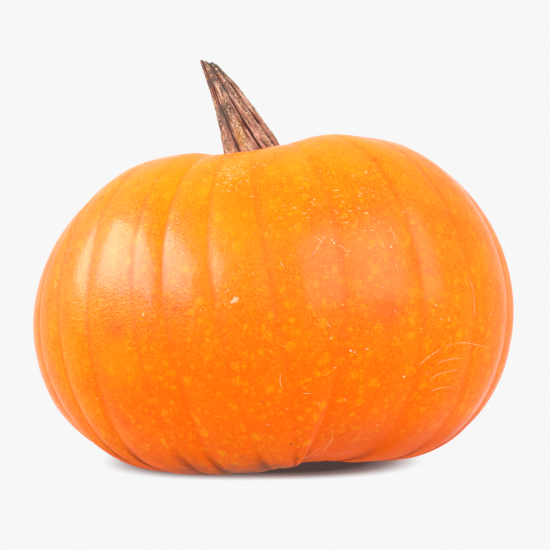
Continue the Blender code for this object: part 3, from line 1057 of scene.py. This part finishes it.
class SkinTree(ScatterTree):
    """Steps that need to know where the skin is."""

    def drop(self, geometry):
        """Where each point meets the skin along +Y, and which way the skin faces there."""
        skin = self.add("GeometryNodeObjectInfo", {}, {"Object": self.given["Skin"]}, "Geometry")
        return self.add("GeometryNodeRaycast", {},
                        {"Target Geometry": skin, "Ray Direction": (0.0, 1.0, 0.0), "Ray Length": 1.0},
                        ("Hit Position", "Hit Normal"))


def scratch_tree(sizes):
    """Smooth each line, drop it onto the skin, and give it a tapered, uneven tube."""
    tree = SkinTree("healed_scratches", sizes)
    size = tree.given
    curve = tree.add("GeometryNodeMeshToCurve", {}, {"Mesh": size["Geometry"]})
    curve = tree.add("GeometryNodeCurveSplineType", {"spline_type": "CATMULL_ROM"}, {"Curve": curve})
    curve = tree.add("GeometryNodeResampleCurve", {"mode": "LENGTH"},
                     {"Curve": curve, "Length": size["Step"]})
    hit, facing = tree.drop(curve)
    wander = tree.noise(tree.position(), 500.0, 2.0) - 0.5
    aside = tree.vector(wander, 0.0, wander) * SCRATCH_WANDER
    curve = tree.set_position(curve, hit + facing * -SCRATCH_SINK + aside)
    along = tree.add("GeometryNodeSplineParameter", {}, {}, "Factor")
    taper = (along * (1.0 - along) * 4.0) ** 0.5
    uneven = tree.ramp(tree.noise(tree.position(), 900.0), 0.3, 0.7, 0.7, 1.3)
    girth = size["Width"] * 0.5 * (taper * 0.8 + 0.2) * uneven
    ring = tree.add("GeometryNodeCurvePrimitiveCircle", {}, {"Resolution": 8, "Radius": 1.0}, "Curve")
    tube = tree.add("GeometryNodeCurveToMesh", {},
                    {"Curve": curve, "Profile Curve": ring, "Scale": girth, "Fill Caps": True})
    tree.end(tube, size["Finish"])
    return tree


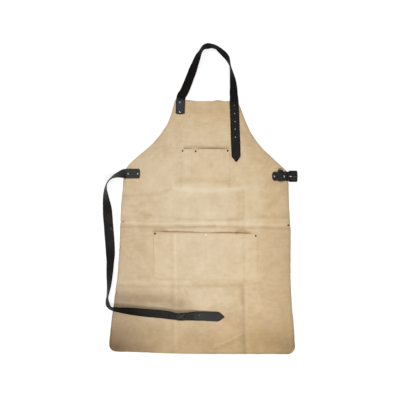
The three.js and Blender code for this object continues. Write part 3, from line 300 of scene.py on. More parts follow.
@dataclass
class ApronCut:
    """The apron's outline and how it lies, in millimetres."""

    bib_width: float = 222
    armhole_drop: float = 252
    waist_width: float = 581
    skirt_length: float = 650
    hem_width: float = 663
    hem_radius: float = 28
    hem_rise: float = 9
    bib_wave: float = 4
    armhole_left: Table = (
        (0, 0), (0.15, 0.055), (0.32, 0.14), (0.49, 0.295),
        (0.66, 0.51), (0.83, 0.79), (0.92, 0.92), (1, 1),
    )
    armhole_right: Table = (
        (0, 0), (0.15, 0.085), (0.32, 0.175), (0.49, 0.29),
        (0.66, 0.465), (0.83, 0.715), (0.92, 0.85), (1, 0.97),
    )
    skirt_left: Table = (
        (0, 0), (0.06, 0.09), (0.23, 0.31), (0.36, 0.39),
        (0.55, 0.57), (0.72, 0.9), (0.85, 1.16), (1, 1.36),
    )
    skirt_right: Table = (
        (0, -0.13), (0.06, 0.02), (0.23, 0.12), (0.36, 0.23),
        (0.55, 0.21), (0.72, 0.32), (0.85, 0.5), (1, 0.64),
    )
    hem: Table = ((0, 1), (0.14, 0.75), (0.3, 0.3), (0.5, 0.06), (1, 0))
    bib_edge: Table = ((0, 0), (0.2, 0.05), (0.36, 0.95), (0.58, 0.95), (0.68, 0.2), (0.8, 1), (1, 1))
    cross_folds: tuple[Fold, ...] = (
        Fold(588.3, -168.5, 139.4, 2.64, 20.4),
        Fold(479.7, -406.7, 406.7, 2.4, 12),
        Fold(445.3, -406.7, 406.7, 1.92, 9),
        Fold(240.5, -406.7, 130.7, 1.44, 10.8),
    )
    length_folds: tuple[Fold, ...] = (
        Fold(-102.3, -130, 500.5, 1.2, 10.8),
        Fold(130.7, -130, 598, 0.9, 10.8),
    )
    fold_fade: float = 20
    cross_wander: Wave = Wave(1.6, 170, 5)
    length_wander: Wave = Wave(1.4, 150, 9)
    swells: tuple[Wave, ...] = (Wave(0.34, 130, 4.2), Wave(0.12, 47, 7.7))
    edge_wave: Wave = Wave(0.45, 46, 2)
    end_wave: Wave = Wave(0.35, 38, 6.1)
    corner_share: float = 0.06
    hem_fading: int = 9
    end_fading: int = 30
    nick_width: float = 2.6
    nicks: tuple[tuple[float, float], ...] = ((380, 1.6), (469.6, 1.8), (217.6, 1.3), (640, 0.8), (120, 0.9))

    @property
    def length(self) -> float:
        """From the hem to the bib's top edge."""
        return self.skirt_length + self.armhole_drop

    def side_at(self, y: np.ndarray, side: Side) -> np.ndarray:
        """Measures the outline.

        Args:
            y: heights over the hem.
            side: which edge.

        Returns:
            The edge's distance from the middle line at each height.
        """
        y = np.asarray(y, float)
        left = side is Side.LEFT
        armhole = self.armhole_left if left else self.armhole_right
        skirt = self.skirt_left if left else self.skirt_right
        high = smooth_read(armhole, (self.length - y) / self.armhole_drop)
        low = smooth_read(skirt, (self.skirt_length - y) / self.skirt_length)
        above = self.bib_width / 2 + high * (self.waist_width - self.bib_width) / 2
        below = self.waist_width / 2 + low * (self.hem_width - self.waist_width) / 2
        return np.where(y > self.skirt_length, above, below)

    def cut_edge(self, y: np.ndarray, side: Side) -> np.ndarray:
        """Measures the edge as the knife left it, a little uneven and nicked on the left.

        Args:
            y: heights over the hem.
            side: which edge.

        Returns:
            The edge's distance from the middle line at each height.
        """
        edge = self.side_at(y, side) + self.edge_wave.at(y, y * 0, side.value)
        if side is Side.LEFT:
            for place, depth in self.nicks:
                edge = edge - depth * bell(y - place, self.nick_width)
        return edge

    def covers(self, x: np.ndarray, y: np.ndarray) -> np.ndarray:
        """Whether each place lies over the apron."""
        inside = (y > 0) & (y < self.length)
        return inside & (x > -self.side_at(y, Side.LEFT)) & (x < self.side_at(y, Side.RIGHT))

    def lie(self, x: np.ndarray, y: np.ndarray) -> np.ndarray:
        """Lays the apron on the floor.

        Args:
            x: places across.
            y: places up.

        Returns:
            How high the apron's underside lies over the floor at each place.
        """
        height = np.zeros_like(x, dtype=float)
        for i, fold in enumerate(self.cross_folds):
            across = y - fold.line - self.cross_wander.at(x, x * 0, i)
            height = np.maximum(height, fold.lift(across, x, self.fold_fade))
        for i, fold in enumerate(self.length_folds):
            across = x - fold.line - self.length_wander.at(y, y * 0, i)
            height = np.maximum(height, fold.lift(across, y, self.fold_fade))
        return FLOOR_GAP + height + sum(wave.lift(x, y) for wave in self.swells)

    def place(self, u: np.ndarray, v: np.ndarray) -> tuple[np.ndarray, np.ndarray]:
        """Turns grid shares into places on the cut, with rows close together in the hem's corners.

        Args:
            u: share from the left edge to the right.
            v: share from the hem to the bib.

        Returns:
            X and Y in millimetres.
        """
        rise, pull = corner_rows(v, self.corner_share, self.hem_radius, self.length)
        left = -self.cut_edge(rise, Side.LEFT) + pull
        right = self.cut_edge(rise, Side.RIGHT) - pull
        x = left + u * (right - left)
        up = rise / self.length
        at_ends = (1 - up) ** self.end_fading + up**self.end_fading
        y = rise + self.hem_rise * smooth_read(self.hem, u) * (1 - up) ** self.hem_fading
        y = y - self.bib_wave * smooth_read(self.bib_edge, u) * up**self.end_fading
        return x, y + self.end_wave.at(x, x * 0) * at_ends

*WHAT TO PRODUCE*
Return every line of the preceding records in which the word "part" appears.

*FINAL ANSWER*
Continue the Blender code for this object: part 3, from line 1057 of scene.py. This part finishes it.
The three.js and Blender code for this object continues. Write part 3, from line 300 of scene.py on. More parts follow.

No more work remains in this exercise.